Start of Data for this task

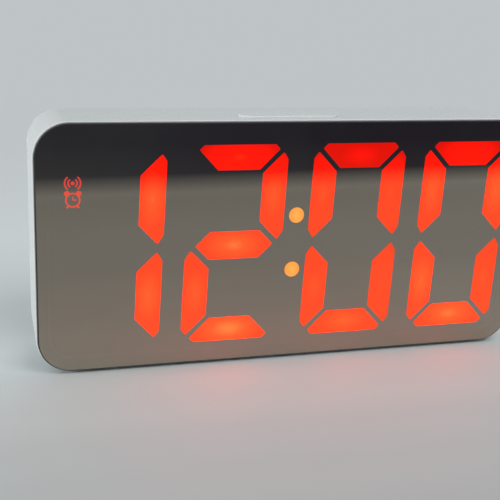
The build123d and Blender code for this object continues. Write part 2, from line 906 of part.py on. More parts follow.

End of Data for this task
Start of Data for this task

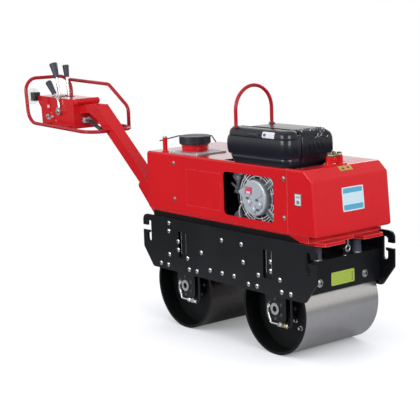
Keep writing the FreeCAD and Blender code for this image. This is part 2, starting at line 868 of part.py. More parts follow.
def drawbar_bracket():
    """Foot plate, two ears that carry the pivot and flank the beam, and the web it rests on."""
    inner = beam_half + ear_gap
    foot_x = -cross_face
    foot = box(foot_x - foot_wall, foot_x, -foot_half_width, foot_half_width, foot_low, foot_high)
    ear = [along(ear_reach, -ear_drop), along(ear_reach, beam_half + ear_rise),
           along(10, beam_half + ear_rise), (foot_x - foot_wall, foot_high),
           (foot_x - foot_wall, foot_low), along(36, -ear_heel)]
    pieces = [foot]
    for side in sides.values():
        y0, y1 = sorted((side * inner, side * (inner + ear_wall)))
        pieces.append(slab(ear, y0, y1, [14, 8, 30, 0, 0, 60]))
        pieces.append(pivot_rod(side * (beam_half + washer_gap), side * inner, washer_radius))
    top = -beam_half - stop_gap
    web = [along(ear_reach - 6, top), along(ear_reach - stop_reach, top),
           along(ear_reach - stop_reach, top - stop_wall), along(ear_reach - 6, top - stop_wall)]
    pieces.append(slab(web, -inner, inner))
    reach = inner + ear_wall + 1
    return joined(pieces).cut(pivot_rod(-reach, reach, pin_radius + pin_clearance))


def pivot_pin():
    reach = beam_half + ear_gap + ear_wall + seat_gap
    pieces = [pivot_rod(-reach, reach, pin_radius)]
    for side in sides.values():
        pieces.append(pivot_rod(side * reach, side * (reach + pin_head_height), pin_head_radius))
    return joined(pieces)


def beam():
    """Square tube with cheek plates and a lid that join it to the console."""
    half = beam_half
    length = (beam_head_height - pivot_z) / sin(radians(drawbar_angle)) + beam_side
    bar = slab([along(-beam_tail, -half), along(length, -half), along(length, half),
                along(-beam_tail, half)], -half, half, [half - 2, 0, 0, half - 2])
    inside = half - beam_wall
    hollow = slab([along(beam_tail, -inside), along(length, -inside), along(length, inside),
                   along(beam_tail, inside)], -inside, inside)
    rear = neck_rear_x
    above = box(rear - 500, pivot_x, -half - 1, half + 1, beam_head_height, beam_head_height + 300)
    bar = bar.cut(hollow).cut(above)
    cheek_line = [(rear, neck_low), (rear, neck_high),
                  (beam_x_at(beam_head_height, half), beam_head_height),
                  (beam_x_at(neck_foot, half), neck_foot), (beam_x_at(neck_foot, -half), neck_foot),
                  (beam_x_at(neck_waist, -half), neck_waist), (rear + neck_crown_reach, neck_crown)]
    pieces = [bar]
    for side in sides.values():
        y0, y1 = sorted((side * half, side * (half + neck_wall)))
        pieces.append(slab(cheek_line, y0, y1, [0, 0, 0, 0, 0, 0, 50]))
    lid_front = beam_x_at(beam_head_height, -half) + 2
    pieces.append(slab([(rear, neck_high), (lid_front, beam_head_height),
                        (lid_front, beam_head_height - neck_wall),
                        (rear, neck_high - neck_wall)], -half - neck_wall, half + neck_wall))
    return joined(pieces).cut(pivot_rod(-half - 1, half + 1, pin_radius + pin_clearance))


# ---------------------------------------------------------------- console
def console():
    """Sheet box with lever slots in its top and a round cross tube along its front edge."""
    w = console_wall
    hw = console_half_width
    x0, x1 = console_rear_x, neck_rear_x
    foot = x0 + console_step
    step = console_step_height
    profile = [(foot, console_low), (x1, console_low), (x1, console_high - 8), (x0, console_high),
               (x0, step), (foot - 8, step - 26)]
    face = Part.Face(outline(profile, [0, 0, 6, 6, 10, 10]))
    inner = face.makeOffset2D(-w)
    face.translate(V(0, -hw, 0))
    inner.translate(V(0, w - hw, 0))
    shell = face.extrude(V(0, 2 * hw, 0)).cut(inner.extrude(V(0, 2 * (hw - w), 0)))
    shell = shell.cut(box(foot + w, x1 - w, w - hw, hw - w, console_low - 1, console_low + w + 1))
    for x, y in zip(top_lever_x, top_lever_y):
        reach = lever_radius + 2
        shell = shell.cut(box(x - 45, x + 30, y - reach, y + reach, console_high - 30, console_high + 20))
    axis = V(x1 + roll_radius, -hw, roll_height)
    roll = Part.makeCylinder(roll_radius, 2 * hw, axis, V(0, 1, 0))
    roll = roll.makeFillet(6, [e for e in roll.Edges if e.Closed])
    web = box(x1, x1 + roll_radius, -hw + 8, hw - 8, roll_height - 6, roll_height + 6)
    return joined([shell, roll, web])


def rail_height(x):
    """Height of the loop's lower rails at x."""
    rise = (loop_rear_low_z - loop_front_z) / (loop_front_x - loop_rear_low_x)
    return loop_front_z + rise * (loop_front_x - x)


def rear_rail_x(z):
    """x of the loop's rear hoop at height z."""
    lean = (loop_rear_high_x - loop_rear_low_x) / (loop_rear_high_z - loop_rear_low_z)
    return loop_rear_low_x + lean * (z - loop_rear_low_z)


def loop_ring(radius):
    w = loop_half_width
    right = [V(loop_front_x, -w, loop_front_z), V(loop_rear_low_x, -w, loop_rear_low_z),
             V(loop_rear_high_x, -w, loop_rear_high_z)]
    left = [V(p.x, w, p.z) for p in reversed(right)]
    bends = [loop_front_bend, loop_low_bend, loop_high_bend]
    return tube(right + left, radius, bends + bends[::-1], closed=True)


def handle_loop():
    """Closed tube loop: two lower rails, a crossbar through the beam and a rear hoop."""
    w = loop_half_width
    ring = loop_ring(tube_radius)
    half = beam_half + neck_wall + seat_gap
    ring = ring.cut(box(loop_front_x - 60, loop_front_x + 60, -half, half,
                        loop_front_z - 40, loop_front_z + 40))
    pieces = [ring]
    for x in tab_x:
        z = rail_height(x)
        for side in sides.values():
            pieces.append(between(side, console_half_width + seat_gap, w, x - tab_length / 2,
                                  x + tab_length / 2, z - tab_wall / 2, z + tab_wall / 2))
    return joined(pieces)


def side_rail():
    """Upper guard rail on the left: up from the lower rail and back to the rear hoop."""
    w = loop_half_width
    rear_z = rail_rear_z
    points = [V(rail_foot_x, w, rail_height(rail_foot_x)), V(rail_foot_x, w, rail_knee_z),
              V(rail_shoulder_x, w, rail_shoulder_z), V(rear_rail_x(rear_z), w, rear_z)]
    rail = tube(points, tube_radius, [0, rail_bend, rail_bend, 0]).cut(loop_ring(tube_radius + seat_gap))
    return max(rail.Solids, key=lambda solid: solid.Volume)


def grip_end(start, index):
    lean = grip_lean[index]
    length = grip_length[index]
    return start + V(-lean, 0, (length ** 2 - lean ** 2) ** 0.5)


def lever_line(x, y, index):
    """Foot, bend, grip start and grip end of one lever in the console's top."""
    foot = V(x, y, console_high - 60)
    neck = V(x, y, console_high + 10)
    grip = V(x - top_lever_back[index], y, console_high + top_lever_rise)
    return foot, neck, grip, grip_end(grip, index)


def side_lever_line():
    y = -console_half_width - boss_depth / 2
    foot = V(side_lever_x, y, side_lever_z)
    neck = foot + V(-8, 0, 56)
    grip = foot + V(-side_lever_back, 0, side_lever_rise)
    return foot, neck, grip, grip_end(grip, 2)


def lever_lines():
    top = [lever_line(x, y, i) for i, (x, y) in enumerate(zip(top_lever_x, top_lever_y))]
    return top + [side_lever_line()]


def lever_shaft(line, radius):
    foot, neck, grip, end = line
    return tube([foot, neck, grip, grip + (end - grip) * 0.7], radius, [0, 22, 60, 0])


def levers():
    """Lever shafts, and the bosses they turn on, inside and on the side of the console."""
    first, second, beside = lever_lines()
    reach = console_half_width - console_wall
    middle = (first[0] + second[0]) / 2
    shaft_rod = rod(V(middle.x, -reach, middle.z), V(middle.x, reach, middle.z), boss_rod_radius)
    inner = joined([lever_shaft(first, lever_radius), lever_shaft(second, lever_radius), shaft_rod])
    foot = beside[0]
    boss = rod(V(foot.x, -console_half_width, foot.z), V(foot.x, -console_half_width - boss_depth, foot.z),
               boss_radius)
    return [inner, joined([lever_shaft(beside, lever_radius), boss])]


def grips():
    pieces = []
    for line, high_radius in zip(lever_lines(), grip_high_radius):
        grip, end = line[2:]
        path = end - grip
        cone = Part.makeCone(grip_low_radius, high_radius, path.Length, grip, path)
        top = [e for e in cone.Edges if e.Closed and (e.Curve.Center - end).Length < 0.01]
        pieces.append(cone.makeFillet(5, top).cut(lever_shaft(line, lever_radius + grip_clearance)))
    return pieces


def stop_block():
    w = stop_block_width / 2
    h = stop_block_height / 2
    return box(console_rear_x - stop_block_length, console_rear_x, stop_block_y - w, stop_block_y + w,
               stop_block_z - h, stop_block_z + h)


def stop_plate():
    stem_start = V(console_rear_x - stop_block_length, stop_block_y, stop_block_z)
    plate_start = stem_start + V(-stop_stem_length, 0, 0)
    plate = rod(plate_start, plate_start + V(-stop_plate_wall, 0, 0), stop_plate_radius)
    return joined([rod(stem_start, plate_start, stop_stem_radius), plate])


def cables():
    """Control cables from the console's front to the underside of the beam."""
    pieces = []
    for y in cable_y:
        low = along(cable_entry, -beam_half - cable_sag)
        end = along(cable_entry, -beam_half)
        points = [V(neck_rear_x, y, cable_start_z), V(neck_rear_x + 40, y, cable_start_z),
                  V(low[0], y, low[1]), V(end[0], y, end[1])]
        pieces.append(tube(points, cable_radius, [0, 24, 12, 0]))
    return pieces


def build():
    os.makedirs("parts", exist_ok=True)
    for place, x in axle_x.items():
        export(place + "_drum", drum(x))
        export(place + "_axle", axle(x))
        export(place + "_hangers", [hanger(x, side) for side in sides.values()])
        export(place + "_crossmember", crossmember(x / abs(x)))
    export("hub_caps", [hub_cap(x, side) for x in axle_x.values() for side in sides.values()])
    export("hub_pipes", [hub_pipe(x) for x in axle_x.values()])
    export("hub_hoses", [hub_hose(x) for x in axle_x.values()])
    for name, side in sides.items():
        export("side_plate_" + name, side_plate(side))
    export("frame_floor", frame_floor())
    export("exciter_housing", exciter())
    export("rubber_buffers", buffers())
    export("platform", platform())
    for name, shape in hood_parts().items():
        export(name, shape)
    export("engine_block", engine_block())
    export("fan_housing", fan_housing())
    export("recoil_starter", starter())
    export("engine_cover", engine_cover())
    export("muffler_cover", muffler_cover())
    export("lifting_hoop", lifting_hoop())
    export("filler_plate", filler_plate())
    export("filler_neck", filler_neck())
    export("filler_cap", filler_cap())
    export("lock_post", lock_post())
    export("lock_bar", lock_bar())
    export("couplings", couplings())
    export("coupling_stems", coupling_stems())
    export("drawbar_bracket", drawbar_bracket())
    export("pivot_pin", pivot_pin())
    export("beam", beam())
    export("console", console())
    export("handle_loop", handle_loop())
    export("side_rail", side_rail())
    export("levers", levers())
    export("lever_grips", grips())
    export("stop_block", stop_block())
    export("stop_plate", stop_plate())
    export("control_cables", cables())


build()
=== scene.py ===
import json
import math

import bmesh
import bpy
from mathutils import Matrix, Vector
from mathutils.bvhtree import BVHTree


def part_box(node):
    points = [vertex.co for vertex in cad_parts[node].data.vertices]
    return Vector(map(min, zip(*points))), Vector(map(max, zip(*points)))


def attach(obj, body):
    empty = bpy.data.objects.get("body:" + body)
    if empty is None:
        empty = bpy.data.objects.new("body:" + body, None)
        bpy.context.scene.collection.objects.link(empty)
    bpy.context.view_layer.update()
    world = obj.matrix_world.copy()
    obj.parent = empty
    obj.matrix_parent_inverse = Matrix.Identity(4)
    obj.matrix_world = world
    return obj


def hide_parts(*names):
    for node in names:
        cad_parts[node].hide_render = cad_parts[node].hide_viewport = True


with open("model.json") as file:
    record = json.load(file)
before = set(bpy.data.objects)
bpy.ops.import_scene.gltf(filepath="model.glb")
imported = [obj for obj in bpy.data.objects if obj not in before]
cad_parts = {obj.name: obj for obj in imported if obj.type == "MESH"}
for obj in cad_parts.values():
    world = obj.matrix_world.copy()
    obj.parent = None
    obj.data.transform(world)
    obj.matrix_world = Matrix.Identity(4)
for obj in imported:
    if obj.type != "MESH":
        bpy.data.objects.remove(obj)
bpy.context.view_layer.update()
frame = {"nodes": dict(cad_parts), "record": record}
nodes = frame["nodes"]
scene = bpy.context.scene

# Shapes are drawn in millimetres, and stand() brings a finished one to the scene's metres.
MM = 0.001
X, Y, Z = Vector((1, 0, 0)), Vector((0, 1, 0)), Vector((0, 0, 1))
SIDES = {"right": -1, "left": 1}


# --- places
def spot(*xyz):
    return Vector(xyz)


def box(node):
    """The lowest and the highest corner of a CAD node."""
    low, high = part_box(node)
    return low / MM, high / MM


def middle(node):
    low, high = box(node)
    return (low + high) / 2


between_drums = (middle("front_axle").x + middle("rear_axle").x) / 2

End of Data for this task
Start of Data for this task

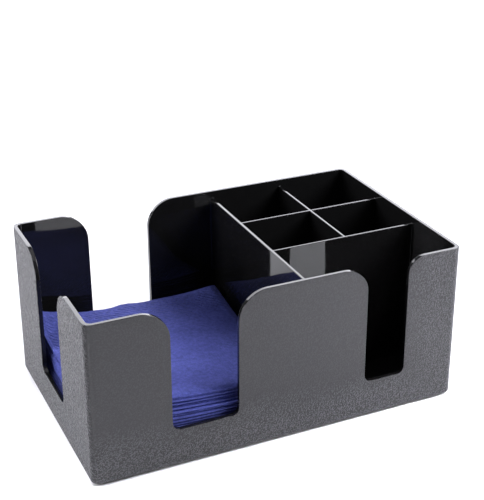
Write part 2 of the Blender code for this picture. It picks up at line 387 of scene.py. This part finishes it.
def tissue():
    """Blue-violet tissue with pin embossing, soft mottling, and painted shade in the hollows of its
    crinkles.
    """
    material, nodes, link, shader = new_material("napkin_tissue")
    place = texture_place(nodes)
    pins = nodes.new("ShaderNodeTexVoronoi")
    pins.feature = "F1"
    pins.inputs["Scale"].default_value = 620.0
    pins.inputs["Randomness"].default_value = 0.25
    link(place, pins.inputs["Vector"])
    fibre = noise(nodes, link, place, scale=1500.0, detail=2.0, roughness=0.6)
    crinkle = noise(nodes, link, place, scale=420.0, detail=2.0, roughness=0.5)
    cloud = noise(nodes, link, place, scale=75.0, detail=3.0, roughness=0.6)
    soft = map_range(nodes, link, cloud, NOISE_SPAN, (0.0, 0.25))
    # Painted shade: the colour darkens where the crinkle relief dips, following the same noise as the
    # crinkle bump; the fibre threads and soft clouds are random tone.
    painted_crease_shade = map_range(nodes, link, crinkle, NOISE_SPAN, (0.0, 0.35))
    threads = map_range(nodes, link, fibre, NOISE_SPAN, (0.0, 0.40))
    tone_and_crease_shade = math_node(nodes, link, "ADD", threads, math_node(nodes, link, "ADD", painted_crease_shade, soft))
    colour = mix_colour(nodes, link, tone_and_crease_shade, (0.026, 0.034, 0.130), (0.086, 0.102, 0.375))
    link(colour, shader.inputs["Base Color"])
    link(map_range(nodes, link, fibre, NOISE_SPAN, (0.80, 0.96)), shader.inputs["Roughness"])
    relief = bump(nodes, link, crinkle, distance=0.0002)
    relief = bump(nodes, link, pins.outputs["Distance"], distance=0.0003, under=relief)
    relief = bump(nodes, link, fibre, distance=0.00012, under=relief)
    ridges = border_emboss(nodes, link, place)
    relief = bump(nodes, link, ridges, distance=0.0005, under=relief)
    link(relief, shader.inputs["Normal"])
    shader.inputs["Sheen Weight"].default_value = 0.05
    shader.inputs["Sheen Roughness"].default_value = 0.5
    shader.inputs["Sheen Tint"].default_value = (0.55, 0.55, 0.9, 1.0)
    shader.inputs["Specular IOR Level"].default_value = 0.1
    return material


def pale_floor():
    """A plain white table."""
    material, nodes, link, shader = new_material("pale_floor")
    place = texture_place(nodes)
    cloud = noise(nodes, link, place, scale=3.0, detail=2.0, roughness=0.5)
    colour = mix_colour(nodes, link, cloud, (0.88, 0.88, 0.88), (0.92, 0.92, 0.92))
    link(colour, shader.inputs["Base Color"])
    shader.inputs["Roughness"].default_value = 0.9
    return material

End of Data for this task

### Instruction:
Return exactly the lines above from the line that has "for name, shape" through the line that has "in imported if", inclusive, and nothing else.

### Result of this task:
    for name, shape in hood_parts().items():
        export(name, shape)
    export("engine_block", engine_block())
    export("fan_housing", fan_housing())
    export("recoil_starter", starter())
    export("engine_cover", engine_cover())
    export("muffler_cover", muffler_cover())
    export("lifting_hoop", lifting_hoop())
    export("filler_plate", filler_plate())
    export("filler_neck", filler_neck())
    export("filler_cap", filler_cap())
    export("lock_post", lock_post())
    export("lock_bar", lock_bar())
    export("couplings", couplings())
    export("coupling_stems", coupling_stems())
    export("drawbar_bracket", drawbar_bracket())
    export("pivot_pin", pivot_pin())
    export("beam", beam())
    export("console", console())
    export("handle_loop", handle_loop())
    export("side_rail", side_rail())
    export("levers", levers())
    export("lever_grips", grips())
    export("stop_block", stop_block())
    export("stop_plate", stop_plate())
    export("control_cables", cables())


build()
=== scene.py ===
import json
import math

import bmesh
import bpy
from mathutils import Matrix, Vector
from mathutils.bvhtree import BVHTree


def part_box(node):
    points = [vertex.co for vertex in cad_parts[node].data.vertices]
    return Vector(map(min, zip(*points))), Vector(map(max, zip(*points)))


def attach(obj, body):
    empty = bpy.data.objects.get("body:" + body)
    if empty is None:
        empty = bpy.data.objects.new("body:" + body, None)
        bpy.context.scene.collection.objects.link(empty)
    bpy.context.view_layer.update()
    world = obj.matrix_world.copy()
    obj.parent = empty
    obj.matrix_parent_inverse = Matrix.Identity(4)
    obj.matrix_world = world
    return obj


def hide_parts(*names):
    for node in names:
        cad_parts[node].hide_render = cad_parts[node].hide_viewport = True


with open("model.json") as file:
    record = json.load(file)
before = set(bpy.data.objects)
bpy.ops.import_scene.gltf(filepath="model.glb")
imported = [obj for obj in bpy.data.objects if obj not in before]
cad_parts = {obj.name: obj for obj in imported if obj.type == "MESH"}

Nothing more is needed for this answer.